Marina Company Limited (MCL) is a multinational company whose headquarters are in New Delhi, India. The company
established its offices in Kenya in the year 2012 and currently operates in 15 other countries across the globe. The
company specialises in solar technology and offers alternative power solutions in remote areas where main electric power
cannot be accessed easily. The vision of MCL is “to power the world and bring comfort to the forgotten”.
The company manufactures most of the appliances centrally in India and then ships them directly to its global markets.
At the initial stages of establishment, MCL collaborated with technical institutes to train technologists who assembled
and maintained the appliances. The company’s after-sale service approach has boosted its customer base globally. Any
major repair was referred back to New Delhi.
In the year 2013, MCL hired a business analyst to carry out a worldwide business analysis with the aim of identifying
countries where new offices could be set up. This decision would be based on a wide variety of factors. Globally, MCL
customers were classified according to geographical regions. Africa region was the largest, with MCL present in five
countries. The company had enjoyed monopoly status in the countries where it operated for a long period of time.
From the year 2018, competition has been building up where some companies have been able to offer more advanced and
better products. This has led to MCL’s bottom line being impacted adversely. The competitors’ products are imported as a
complete portable set, and do not require local assembly. The marketing model used by competitors borrows heavily on
multi-level marketing and therefore embraced by MCL customers. Perception associated with companies such as MCL
which sell in large quantities undermines quality selling. The competitors introduced new modes of selling including
hire purchase and loaning for the appliances. These modes were quickly adopted by customers.

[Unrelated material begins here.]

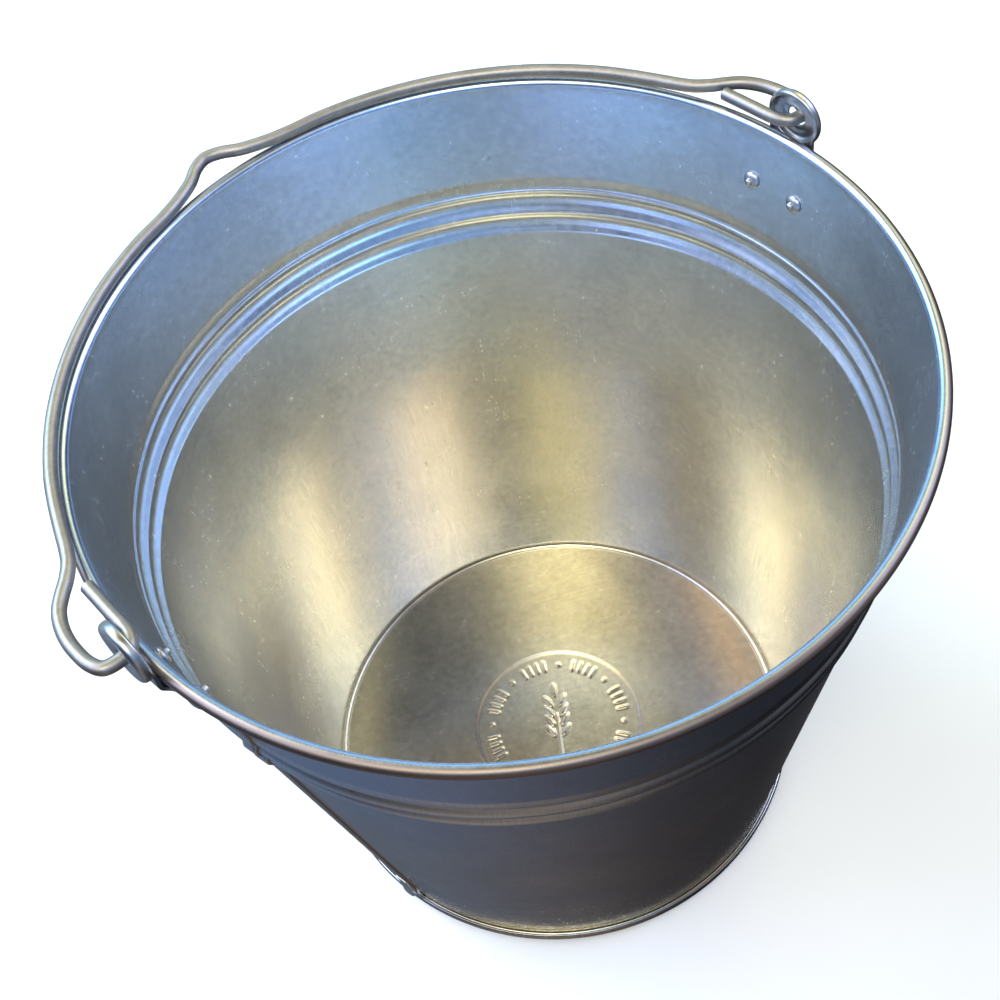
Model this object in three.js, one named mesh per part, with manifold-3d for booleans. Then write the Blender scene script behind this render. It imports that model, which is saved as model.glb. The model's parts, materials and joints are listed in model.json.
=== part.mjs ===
// Twelve-litre feed bucket in galvanised sheet steel, in millimetres, +Z up.
// Origin: on the bucket's axis, in the plane that the foot hoop stands on.
// The ears stand at +X and -X, and the bail lies folded down towards +Y.
import * as THREE from 'three';
import { mergeVertices } from 'three/addons/utils/BufferGeometryUtils.js';
import Module from 'manifold-3d';

const wasm = await Module();
wasm.setup();

// ---------------------------------------------------------------- dimensions
const HEIGHT = 256;             // foot to the top of the rolled rim
const RIM_RADIUS = 152;         // outside of the rolled rim
const BASE_RADIUS = 101.8;      // outside of the wall at its lower edge
const SHEET = 0.6;              // body and bottom sheet
const GAP = 0.3;                // between pieces that touch
const FACETS = 60;              // around the bucket, shared so that nested cones stay parallel

const CURL_RADIUS = 2.45;       // outside of the rolled rim's section
const RIM_WIRE_RADIUS = 1.35;   // stiffening wire inside the roll
const CURL_END = -135;          // degrees round the roll where the sheet's edge stops, leaving a slit

// Swaged beads: depth below the rim of each groove line and crest, with the bulge there
const BEADS = [
  [69.3, 0], [64.6, 1.6], [59.8, 0.1], [54.8, 1.8], [49.6, 0.1], [48.4, 0.9], [43.2, 0],
];

const SEAM_ANGLE = -171.5;      // degrees, just beside the -X ear
const SEAM_WIDTH = 6.5;
const SEAM_RISE = 1.3;          // four layers of sheet, pressed flat on the outside
const SEAM_FOOT = 12;           // lower end, above the foot hoop

const HOOP_SHEET = 0.8;
const HOOP_HEIGHT = 7;
const HOOP_LIP = 5;             // width of the flat ring that the bucket stands on
const FLANGE_HEIGHT = 5.5;      // upturned edge of the bottom plate
const EMBLEM_RADIUS = 38;       // round pressed panel in the middle of the bottom
const EMBLEM_RISE = 0.5;

const HINGE_RISE = 6;           // hinge line above the rim
const HINGE_FORWARD = 1.5;      // the ears stand this far in front of the bucket's middle
const DISC_RADIUS = 11.6;       // dished disc of an ear
const DISC_FACE = 156.7;        // outer face of the disc, from the axis
const DISC_DEPTH = 4;
const HOLE_RADIUS = 3.9;
const EAR_SHEET = 1.2;
const TAB_HALF_WIDTH = 15.5;
const TAB_FOOT = 28;            // lower edge of the riveted tab, below the rim
const TAB_NECK = 10;            // shoulder of the tab, below the rim
const RIVET_DEPTH = 23;         // below the rim
const RIVET_SPREAD = 10.5;      // half the spacing of a pair
const RIVET_SHANK = 2;
const RIVET_HEAD = 4;           // outside
const RIVET_INNER_HEAD = 3.4;

const BAIL_WIRE = 2.5;          // radius
const BAIL_TILT = 1.2;          // degrees below level when folded down on the rim
const BOW_RADIUS = 150.3;       // of the long stretch on top of the rim
const BOW_LEAN = 1.5;           // the bow stands this far left of the ears' middle

// ---------------------------------------------------------------- materials
const galvanised = (color, roughness) =>
  new THREE.MeshStandardMaterial({ color, roughness, metalness: 1 });

// ------------------------------------------------------------------- helpers
const rad = THREE.MathUtils.degToRad;
const CURL_CENTRE = { r: RIM_RADIUS - CURL_RADIUS, z: HEIGHT - CURL_RADIUS };
const CAVITY_RADIUS = CURL_RADIUS - SHEET;
const PLATE_UNDERSIDE = HOOP_SHEET + GAP;
const PLATE_TOP = PLATE_UNDERSIDE + SHEET;
const WALL_FOOT = PLATE_TOP + GAP;
const WALL_SLOPE =
  (CURL_CENTRE.r - CAVITY_RADIUS - BASE_RADIUS) / (CURL_CENTRE.z - WALL_FOOT);
const HINGE_Z = HEIGHT + HINGE_RISE;

// Outer face of the plain conical wall at a height
const wallRadius = (z) => BASE_RADIUS + WALL_SLOPE * (z - WALL_FOOT);

// Turned solid about +Z: the outline runs up its outer side and down its inner side
function turned(outline, facets = FACETS) {
  const points = outline.map(([r, z]) => new THREE.Vector2(r, z));
  points.push(points[0].clone());
  return new THREE.LatheGeometry(points, facets).rotateX(Math.PI / 2);
}

// Turned solid about +X, from [radius, x] pairs
function turnedAboutX(outline, facets) {
  return turned(outline, facets).rotateY(Math.PI / 2);
}

function toSolid(geometry) {
  const bare = geometry.clone();
  for (const name of Object.keys(bare.attributes)) {
    if (name !== 'position') bare.deleteAttribute(name);
  }
  const merged = mergeVertices(bare, 1e-4);
  return new wasm.Manifold(new wasm.Mesh({
    numProp: 3,
    vertProperties: new Float32Array(merged.attributes.position.array),
    triVerts: new Uint32Array(merged.index.array),
  }));
}

function toGeometry(solid) {
  const mesh = solid.getMesh();
  const geometry = new THREE.BufferGeometry();
  geometry.setAttribute('position', new THREE.BufferAttribute(mesh.vertProperties, 3));
  geometry.setIndex(new THREE.BufferAttribute(mesh.triVerts, 1));
  geometry.computeVertexNormals();
  return geometry;
}

function piece(name, geometry, material, parent) {
  const mesh = new THREE.Mesh(geometry, material);
  mesh.name = name;
  parent.add(mesh);
  return mesh;
}

// ---------------------------------------------------------------------- body
// Outer face of the wall between two heights, with the beads, pushed out by a distance
function wallOutline(bottom, top, push) {
  const heights = BEADS.map(([depth, bulge]) => [HEIGHT - depth, bulge]);
  const inside = heights.filter(([z]) => z > bottom && z < top);
  return [[bottom, 0], ...inside, [top, 0]]
    .map(([z, bulge]) => [wallRadius(z) + bulge + push, z]);
}

function curlPoint(radius, degrees) {
  const a = rad(degrees);
  return [CURL_CENTRE.r + radius * Math.cos(a), CURL_CENTRE.z + radius * Math.sin(a)];
}

function bodyOutline() {
  const wall = wallOutline(WALL_FOOT, CURL_CENTRE.z, 0).slice(0, -1);
  const lining = wallOutline(WALL_FOOT, CURL_CENTRE.z, -SHEET).slice(0, -1);
  const roll = [];
  for (let a = 180; a >= CURL_END; a -= 45) roll.push(a);
  return [
    ...wall,
    ...roll.map((a) => curlPoint(CAVITY_RADIUS, a)),
    ...roll.reverse().map((a) => curlPoint(CURL_RADIUS, a)),
    ...lining.reverse(),
  ];
}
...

Peter Quick joined MCL in the year 2020 as the head of sales, Africa region, at a time competition was very stiff and the
financial position of the company was very low. Major customers that had remained loyal to MCL were shifting their
loyalty. By the year 2021 the competition grew exponentially as new entrants joined in with cheaper and more
technologically advanced appliances.
Khan Ho, the global operations general manager, whose office is in New Delhi, planned for a brainstorming workshop in
the year 2022 for all the regional sales heads to advise on the way forward. The regional sales managers were required to
provide scientific responses to the problem, guided by facts and the unique challenges in each of their regions. Khan Ho
expected that the workshop would yield remedies to the effects of fierce competition and the way forward would be
arrived at.
In preparation for the workshop, Peter Quick and his team carried out an in-depth internal and external analysis of MCL,
studied the competitors’ strengths, customers behaviour, market volatility, competitors and products differentiation. In the
analysis, it was undisputable that some of MCL’s appliances were unique and effective in the market.
To enable him understand the reasons behind the customers shift in loyalty, Peter Quick purchased some of the
competitors’ products and shipped them to the company’s main laboratories in India for detailed analysis of their
constituent parts. The laboratory report revealed that 70% of the competitors’ products comprised of MCL’s products
components. The only major differentiating factor was the logo, colour and packaging. Most of the competitors were buying MCL’s products, adding on a few improvements, re-branding, packaging and selling the products in the market as
their own.
In his presentation, Peter Quick noted that the assignment was complex and weighty. To enable him have a logical
presentation during the workshop, he classified his findings in the following categories: marketing strategies, production
and operations, human resource, ethics and morals, and legal issues.
The workshop recommended certain measures to be undertaken. These measures included:
• To broaden the customer base
• Top management to implement e-marketing strategy
- The company to re-classify their customers according to products
- MCL to reduce cost for their products
- Litigation and court action against companies that had used MCL’s patent illegally.
By the beginning of this year, the company’s bottom line had started showing a positive increase. Customers were
trickling back in and it is expected that by the end of the year, the company will have regained its lost market share.
Required:
(a) Discuss THREE possible reasons why MCL engaged the services of a business analyst.
(b) Evaluate FOUR internal factors that could have played part in impacting on MCL’s bottom-line.
(c) Examine FOUR ways in which MCL could apply Michael Porter’s generic competitive strategies to regain its
competitive advantage.
(d) (i) Identify the leadership style applied by Khan Ho in the case.
(ii) Analyse FOUR characteristics of the leadership style applied by Khan Ho in (d) (i) above.
(e) (i) Explain the type of thinking that Peter Quick used, to address the problem.
(ii) Analyse FOUR steps followed in the thinking process described in (e) (i) above.